Records with modeling code
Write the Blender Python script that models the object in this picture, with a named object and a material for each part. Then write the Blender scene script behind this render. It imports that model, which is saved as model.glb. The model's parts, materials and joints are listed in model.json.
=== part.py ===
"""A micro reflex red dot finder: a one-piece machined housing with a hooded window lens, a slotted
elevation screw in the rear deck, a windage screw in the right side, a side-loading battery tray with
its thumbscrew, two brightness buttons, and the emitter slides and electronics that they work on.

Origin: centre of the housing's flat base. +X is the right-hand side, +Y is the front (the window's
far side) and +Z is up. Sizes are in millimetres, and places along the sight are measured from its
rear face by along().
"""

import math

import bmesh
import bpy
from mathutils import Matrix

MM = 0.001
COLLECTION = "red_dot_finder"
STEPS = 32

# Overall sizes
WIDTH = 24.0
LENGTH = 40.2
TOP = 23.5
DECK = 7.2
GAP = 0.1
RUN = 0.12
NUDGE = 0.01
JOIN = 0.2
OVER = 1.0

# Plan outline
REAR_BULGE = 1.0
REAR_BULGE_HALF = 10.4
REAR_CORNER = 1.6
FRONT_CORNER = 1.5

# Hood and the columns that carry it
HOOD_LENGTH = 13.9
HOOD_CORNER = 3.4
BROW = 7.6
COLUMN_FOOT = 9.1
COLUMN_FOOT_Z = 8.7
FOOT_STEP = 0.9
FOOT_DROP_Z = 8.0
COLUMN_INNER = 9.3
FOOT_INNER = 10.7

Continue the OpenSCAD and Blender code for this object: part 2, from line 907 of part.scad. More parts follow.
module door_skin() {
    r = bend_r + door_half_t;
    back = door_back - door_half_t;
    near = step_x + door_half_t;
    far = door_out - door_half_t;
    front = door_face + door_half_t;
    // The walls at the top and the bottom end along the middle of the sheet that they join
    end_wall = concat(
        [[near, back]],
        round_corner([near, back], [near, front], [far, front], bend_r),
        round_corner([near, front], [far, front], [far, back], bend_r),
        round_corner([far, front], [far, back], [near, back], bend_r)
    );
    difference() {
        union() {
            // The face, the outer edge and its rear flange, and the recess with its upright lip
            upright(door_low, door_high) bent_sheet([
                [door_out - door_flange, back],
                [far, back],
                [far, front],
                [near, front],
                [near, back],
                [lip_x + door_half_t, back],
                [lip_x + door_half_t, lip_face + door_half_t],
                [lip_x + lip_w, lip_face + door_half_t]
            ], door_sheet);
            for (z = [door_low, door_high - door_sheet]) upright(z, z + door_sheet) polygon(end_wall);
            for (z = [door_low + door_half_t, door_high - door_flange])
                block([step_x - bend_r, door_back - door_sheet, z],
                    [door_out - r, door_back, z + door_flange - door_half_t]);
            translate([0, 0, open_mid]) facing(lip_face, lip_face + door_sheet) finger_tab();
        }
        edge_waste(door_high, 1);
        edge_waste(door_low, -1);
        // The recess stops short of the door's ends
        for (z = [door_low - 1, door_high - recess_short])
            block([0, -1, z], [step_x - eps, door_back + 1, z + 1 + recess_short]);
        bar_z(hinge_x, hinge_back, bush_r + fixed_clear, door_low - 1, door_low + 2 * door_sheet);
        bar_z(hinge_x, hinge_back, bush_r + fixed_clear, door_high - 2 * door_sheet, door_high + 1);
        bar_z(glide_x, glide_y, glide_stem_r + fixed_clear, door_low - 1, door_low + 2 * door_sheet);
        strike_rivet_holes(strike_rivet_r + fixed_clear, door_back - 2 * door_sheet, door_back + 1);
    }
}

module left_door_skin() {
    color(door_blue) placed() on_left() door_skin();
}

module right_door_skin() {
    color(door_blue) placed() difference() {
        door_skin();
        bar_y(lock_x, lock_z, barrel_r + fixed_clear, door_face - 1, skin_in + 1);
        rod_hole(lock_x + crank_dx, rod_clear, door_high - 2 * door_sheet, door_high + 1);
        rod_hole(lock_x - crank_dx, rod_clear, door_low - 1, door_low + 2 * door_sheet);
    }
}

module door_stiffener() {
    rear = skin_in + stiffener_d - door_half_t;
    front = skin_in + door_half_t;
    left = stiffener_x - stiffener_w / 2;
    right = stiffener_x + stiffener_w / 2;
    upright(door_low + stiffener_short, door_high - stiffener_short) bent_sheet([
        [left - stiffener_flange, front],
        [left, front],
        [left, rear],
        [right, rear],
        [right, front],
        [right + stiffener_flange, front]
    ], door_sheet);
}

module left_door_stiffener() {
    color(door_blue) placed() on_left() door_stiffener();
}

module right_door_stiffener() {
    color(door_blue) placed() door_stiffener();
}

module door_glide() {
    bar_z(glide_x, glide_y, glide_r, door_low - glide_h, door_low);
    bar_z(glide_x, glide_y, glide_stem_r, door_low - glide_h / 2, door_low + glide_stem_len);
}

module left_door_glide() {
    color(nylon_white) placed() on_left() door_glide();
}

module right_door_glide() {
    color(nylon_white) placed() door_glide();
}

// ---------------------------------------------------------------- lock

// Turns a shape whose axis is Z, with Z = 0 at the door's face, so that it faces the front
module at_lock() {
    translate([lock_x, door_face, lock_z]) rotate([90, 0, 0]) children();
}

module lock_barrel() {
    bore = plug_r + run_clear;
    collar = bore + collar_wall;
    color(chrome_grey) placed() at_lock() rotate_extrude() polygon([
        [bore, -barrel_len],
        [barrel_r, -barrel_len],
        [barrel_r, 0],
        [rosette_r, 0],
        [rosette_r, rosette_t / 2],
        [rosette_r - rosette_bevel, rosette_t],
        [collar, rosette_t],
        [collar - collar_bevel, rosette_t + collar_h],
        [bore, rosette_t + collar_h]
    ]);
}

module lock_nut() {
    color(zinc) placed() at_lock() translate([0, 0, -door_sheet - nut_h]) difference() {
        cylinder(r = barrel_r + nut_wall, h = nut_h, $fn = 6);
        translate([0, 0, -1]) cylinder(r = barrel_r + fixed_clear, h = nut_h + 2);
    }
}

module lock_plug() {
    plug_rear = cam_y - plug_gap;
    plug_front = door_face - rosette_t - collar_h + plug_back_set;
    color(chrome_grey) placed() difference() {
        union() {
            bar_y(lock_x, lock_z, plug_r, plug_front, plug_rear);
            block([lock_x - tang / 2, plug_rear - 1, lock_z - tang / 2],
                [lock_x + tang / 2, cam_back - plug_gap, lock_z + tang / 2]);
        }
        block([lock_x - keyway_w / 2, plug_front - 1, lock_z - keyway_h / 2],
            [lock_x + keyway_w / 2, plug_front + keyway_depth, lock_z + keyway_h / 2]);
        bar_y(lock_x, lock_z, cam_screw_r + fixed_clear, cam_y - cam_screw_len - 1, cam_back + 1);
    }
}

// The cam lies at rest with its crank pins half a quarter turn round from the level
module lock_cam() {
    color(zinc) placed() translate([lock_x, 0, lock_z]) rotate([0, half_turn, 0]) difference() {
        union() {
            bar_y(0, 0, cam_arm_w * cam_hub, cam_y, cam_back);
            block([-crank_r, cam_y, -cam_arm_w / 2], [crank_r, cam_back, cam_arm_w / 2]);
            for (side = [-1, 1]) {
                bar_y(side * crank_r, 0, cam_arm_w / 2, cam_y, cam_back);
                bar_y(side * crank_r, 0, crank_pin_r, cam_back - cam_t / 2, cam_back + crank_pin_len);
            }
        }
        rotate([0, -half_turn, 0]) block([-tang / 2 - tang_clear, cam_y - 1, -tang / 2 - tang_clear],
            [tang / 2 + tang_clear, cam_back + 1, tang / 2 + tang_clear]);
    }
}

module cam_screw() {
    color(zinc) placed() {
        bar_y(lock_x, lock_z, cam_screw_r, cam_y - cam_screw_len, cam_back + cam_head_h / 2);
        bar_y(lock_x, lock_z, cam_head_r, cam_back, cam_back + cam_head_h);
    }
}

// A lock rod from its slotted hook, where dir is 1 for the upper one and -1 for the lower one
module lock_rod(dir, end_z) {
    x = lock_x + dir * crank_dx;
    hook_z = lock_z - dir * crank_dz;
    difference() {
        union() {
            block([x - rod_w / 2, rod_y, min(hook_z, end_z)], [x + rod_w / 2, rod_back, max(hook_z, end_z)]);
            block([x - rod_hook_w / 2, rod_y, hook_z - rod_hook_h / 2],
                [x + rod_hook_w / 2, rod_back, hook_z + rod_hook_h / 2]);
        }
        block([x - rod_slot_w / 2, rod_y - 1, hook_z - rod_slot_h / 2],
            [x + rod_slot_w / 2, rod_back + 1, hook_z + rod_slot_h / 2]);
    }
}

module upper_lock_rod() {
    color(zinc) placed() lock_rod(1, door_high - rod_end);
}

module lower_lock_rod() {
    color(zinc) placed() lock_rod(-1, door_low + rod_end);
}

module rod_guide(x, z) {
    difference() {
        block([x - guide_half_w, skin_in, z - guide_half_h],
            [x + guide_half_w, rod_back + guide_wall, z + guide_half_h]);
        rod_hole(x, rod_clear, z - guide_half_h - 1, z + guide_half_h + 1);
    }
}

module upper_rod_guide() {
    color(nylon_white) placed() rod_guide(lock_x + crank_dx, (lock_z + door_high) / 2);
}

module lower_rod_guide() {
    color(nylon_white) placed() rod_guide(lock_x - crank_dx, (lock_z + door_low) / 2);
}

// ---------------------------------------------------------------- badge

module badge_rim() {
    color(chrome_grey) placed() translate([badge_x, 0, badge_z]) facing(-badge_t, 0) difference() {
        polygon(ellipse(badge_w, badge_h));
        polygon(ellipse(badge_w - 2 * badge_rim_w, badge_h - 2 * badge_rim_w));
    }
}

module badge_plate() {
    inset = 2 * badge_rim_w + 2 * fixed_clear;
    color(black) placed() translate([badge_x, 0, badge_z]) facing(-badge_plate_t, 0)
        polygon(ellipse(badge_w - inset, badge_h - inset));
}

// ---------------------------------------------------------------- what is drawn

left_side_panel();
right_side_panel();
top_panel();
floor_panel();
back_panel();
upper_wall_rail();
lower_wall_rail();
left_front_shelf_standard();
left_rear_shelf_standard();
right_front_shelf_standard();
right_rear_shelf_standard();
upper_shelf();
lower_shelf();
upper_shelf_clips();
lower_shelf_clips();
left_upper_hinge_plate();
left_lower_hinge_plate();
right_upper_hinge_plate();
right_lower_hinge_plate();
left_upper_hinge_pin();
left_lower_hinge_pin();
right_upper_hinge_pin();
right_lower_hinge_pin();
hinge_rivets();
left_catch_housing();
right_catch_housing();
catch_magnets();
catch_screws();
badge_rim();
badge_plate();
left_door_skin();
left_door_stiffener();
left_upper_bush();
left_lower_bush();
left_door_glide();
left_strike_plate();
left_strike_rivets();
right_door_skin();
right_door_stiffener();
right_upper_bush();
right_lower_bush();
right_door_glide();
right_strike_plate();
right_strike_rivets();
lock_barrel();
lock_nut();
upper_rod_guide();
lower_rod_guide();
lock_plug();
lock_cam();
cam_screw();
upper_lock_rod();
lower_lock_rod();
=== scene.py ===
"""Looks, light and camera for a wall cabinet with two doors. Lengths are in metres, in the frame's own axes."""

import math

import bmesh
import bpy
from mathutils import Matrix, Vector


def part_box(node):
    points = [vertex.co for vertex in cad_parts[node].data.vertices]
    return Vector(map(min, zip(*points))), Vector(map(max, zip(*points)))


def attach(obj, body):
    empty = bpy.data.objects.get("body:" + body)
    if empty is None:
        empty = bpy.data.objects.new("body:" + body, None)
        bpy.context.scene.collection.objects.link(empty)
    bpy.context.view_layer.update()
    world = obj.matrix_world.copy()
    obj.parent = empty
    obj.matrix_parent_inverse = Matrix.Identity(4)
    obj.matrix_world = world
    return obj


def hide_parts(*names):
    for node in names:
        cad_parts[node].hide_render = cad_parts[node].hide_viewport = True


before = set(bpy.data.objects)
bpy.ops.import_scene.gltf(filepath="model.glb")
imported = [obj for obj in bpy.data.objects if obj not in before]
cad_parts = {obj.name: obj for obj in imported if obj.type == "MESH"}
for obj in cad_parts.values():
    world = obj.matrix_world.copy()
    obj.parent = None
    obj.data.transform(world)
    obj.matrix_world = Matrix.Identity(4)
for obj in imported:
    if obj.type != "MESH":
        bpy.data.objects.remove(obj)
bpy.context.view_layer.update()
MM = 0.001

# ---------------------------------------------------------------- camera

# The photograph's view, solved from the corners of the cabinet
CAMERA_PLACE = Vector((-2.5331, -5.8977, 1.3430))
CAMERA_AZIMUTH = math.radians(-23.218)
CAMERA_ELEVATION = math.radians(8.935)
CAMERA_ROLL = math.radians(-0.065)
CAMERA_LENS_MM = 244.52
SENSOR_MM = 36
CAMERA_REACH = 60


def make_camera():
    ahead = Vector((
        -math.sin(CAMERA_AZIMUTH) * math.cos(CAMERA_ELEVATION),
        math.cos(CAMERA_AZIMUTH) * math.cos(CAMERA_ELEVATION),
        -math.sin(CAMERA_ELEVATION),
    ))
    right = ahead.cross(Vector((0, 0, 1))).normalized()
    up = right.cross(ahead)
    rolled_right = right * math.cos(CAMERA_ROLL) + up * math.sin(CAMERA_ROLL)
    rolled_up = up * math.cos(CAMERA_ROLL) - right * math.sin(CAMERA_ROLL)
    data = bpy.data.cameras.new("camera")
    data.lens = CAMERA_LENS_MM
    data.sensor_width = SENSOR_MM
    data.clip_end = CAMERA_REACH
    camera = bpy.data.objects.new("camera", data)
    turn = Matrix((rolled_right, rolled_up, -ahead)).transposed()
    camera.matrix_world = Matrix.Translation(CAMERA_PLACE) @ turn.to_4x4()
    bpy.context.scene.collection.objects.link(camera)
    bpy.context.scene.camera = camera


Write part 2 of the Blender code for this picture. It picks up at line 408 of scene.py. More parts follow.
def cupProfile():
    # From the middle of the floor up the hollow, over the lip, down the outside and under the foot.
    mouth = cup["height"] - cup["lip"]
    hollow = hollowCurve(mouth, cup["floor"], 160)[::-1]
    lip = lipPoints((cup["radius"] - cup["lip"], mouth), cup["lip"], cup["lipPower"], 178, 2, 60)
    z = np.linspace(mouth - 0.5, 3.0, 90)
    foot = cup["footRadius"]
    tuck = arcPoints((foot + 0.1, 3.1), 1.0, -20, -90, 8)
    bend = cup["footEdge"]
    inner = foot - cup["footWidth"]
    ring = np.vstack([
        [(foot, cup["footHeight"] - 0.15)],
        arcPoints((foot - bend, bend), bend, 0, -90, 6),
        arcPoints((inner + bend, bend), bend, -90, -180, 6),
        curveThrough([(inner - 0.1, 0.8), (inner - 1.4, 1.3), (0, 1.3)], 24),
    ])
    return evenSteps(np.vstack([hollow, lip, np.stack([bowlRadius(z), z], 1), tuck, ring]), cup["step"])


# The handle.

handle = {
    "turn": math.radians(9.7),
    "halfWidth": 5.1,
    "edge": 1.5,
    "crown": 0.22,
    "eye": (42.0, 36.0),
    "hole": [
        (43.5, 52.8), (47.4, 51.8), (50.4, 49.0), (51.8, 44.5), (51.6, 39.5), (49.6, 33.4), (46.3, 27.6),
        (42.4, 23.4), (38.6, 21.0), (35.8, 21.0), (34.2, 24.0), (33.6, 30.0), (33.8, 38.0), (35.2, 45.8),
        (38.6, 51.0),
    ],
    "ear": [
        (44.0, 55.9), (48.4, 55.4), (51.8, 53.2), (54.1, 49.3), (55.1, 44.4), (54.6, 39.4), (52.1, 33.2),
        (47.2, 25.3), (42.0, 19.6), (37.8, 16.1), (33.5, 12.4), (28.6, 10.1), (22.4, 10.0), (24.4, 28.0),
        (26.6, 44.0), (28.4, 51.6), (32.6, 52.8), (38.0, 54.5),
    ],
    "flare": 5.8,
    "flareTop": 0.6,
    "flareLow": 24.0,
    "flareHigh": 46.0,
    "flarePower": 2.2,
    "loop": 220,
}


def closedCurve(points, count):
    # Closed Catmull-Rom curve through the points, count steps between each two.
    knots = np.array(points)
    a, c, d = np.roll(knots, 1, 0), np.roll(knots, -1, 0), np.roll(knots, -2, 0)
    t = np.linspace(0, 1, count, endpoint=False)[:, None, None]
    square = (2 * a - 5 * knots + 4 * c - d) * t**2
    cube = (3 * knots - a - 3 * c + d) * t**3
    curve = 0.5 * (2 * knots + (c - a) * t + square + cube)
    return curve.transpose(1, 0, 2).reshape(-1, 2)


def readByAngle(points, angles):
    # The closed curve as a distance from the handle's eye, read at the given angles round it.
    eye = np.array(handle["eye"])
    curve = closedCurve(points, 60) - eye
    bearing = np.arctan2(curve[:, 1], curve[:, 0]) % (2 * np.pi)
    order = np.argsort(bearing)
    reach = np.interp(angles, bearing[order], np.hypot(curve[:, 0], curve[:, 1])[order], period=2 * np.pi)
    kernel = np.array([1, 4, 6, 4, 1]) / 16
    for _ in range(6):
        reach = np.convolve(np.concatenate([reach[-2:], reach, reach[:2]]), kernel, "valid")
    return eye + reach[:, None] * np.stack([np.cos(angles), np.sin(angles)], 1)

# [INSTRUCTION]
Output exactly one stretch of the listing: from the line containing "in imported if" through the line containing "CAMERA_REACH = 60", both end lines included.

# [ANSWER]
cad_parts = {obj.name: obj for obj in imported if obj.type == "MESH"}
for obj in cad_parts.values():
    world = obj.matrix_world.copy()
    obj.parent = None
    obj.data.transform(world)
    obj.matrix_world = Matrix.Identity(4)
for obj in imported:
    if obj.type != "MESH":
        bpy.data.objects.remove(obj)
bpy.context.view_layer.update()
MM = 0.001

# ---------------------------------------------------------------- camera

# The photograph's view, solved from the corners of the cabinet
CAMERA_PLACE = Vector((-2.5331, -5.8977, 1.3430))
CAMERA_AZIMUTH = math.radians(-23.218)
CAMERA_ELEVATION = math.radians(8.935)
CAMERA_ROLL = math.radians(-0.065)
CAMERA_LENS_MM = 244.52
SENSOR_MM = 36
CAMERA_REACH = 60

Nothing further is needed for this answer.